Some of these firms became famous, or infamous, in Iraq and Afghanistan, but they’re present in practically every conflict and post-conflict zone and in many post-disaster areas too, providing a range of military and other services. Indeed, the ground in Haiti had hardly stopped trembling before one of their trade organisations was setting up a forum on business opportunities in the earthquake zone. Should governments be hiring them?
The OECD’s Partnership for Democratic Governance debates the question in Contracting Out Government Functions and Services: Emerging Lessons from Post-Conflict and Fragile Situations. Paul Collier, author of The Bottom Billion, uses the analogy of how mobile phone technology enabled many developing countries to bypass analogue technology to argue that fragile states needed to look past the 1950s European model for ministry-based service delivery.

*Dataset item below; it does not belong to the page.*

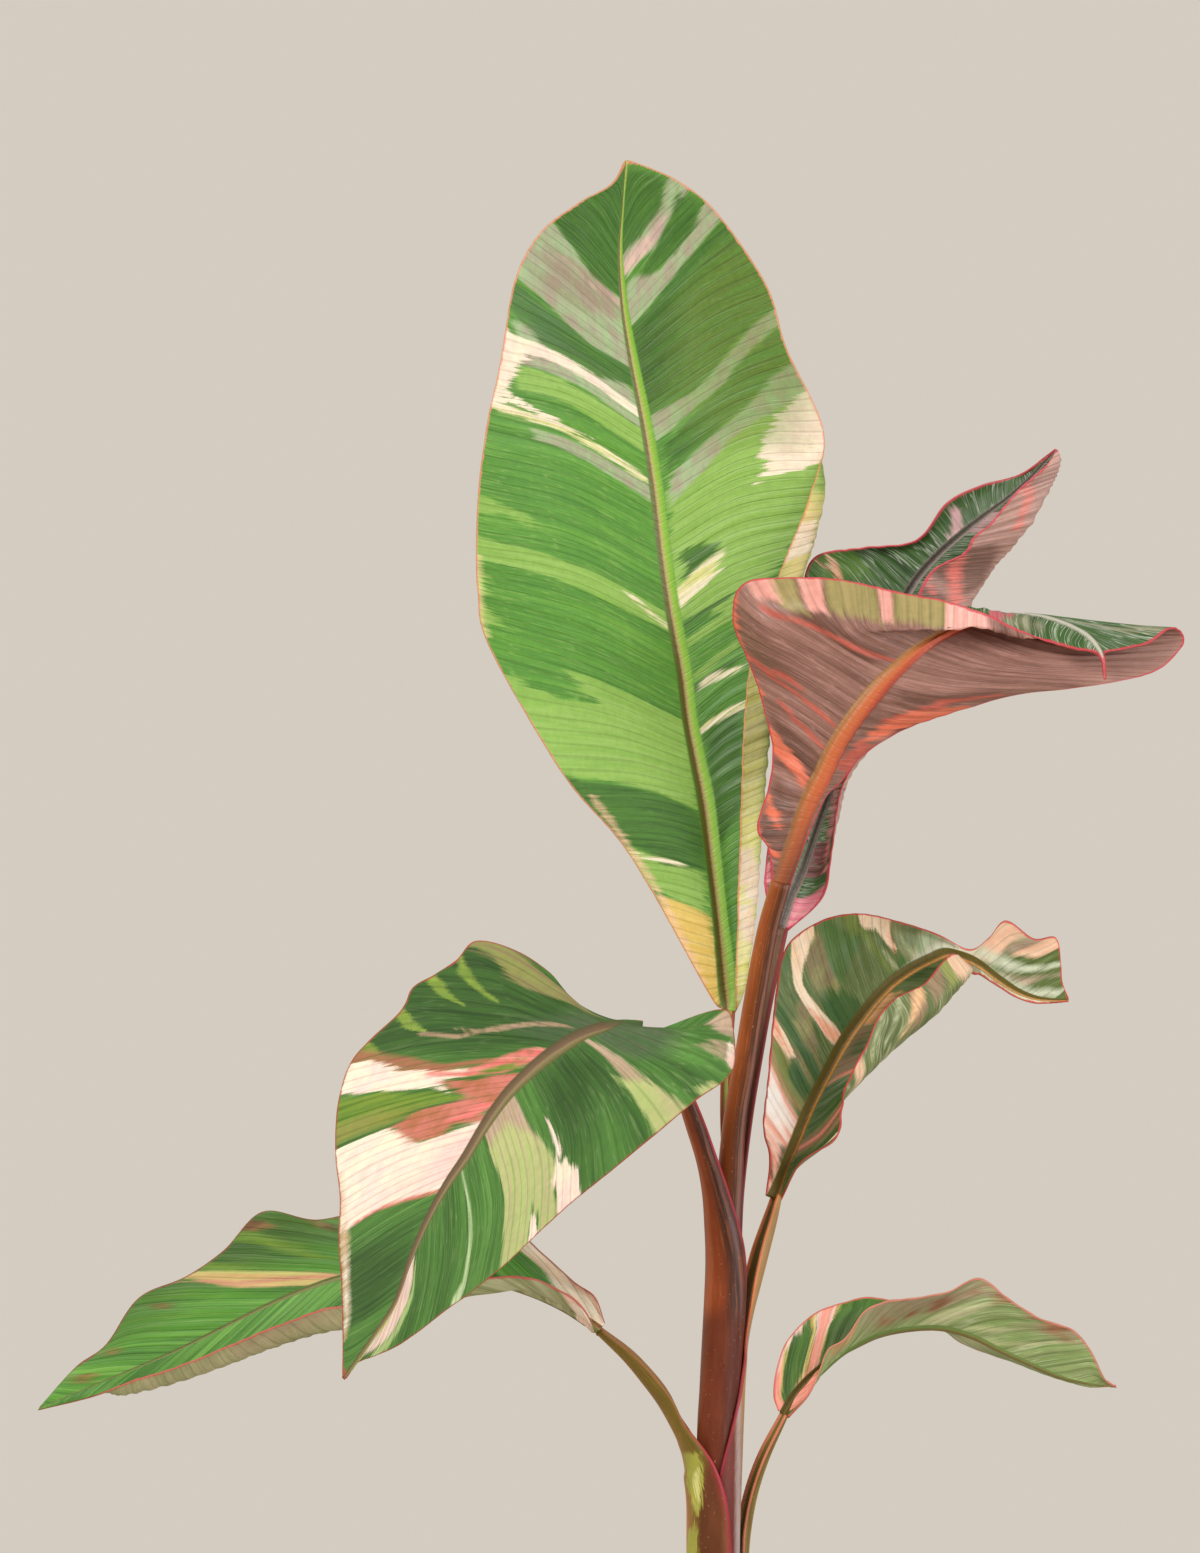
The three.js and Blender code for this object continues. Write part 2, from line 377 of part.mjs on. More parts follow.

If you don’t agree, you can contribute to the discussion on the PDG website.
Contracting Out was named as one of 2009’s “Notable Government Documents” by the American Library Association and the Government Documents Round Table. The ALA/GODORT Panel singled out another OECD publication too. In Innovation and Growth: Chasing a Moving Frontier, the OECD and World Bank discuss “options for national and global policy initiatives that can foster technological innovation in the pursuit of faster and sustainable growth”.
They argue that the competitiveness and prosperity of high income economies has come to rely increasingly on their innovative capability, but that developing countries’ competitiveness and prosperity remain largely tied to their natural resources.
Countries like Korea that shifted quickly from “developing” to “developed” support this. Today, we all know world leaders like Samsung or LG, but as the Insights book on international trade points out, fifty years ago, Korea was poorer than the Sudan and its main export was wigs made from human hair.